▶ DATA SUPPLIED:
-- start --
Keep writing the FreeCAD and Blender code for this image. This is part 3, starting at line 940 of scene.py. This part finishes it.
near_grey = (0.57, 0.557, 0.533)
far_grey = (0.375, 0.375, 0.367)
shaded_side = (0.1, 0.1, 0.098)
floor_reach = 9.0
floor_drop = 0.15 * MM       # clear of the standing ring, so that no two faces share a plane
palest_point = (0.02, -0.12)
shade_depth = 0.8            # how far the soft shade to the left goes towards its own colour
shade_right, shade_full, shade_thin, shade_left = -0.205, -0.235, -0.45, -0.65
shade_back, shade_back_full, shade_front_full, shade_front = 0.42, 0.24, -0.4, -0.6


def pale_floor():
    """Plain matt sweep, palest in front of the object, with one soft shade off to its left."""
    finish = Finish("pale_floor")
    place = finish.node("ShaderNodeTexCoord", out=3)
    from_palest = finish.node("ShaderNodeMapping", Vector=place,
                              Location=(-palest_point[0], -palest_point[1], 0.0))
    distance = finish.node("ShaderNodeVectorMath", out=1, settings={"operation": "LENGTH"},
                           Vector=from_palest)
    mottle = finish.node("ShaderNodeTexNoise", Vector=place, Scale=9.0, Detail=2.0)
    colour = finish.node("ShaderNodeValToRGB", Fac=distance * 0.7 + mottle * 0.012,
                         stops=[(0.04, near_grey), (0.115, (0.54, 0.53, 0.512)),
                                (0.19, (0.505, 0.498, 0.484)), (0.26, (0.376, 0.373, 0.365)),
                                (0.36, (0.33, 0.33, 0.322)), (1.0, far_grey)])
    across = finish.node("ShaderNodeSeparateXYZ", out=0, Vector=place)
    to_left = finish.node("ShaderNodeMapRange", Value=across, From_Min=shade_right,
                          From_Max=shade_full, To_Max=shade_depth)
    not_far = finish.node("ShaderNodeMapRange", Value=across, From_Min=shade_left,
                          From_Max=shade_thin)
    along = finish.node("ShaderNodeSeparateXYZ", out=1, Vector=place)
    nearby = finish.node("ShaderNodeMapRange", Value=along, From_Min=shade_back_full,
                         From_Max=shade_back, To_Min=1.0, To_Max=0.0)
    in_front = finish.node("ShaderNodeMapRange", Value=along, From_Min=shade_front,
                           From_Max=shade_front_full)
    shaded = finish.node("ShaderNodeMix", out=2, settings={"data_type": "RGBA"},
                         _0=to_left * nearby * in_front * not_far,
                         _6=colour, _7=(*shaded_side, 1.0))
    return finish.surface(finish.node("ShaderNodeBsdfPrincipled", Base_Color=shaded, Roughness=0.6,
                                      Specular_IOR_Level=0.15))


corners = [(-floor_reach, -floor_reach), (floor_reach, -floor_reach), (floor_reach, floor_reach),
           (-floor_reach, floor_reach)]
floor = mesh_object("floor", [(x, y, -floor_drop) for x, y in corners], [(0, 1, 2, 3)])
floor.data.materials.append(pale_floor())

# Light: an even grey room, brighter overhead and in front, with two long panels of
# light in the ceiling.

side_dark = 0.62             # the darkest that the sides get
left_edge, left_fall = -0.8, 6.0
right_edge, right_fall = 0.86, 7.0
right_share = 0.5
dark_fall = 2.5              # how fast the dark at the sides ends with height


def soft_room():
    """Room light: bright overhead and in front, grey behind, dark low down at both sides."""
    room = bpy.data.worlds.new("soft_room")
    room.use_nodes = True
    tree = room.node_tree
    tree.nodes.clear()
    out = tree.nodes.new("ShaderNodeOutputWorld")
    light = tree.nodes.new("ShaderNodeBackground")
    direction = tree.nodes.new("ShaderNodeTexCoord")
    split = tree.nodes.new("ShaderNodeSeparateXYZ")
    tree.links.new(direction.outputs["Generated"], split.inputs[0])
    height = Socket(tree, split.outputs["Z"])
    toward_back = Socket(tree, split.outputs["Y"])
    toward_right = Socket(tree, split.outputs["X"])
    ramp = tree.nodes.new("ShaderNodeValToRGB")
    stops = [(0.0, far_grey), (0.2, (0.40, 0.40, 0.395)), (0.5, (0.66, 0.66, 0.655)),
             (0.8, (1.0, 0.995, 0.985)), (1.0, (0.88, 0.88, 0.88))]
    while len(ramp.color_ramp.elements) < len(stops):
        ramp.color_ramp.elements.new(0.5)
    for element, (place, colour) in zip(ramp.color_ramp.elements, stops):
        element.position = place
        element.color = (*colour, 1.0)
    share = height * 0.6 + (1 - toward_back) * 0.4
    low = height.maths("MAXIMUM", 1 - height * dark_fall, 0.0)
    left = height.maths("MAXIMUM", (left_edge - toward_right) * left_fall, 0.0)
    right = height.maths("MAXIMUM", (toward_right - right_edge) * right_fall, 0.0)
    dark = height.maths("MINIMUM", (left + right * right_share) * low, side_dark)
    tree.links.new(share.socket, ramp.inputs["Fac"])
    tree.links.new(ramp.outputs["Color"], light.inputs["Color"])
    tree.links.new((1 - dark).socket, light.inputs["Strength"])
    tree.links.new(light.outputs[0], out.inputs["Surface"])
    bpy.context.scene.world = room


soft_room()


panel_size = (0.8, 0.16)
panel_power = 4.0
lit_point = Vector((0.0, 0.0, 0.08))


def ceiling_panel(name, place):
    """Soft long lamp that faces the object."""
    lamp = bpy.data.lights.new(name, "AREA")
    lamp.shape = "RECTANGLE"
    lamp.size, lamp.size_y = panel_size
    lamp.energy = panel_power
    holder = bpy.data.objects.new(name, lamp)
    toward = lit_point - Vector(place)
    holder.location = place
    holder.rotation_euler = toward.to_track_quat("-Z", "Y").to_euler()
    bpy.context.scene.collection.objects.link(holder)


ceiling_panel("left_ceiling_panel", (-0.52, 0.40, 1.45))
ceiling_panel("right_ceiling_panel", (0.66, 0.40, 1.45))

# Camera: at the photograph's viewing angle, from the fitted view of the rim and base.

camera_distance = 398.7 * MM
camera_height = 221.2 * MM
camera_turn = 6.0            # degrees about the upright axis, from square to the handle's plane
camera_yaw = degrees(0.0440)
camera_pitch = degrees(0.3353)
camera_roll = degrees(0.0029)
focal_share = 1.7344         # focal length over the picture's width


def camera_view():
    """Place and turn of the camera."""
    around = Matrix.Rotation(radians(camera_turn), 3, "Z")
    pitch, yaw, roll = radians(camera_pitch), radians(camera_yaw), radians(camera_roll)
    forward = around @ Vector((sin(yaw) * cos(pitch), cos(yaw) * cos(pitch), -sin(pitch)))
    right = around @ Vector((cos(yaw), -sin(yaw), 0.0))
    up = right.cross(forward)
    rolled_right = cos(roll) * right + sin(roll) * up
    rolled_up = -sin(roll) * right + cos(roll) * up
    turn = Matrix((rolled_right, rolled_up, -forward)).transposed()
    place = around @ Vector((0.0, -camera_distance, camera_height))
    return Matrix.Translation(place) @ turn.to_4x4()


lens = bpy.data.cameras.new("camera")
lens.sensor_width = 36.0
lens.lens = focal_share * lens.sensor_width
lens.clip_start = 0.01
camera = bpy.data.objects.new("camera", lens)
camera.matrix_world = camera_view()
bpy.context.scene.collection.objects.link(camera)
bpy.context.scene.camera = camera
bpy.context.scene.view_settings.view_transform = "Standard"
-- end --
-- start --
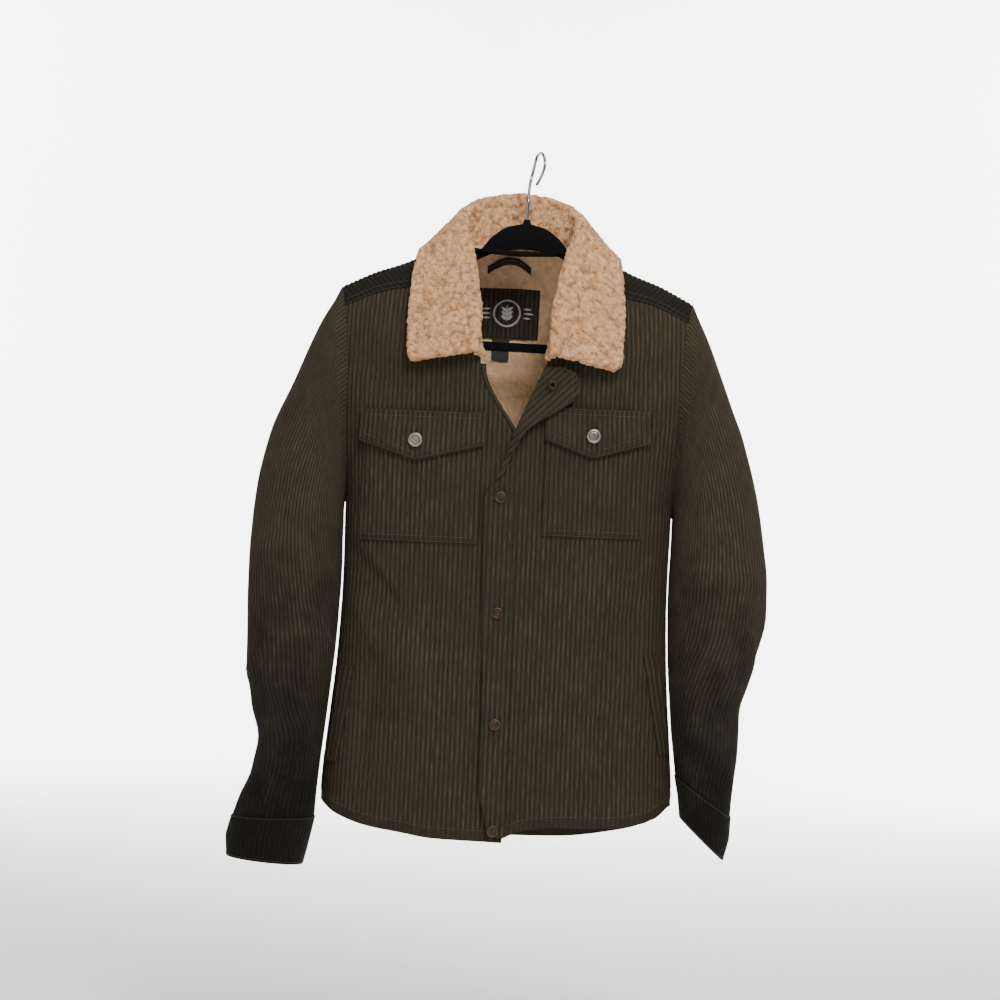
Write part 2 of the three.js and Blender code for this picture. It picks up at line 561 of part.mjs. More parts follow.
-- end --
Copy out precisely the lines that begin at the line containing "Keep writing the" and end at the line containing "shade_back, shade_back_full, shade_front_full, shade_front", including both; write nothing else.

▶ COMPLETED EXERCISE:
Keep writing the FreeCAD and Blender code for this image. This is part 3, starting at line 940 of scene.py. This part finishes it.
near_grey = (0.57, 0.557, 0.533)
far_grey = (0.375, 0.375, 0.367)
shaded_side = (0.1, 0.1, 0.098)
floor_reach = 9.0
floor_drop = 0.15 * MM       # clear of the standing ring, so that no two faces share a plane
palest_point = (0.02, -0.12)
shade_depth = 0.8            # how far the soft shade to the left goes towards its own colour
shade_right, shade_full, shade_thin, shade_left = -0.205, -0.235, -0.45, -0.65
shade_back, shade_back_full, shade_front_full, shade_front = 0.42, 0.24, -0.4, -0.6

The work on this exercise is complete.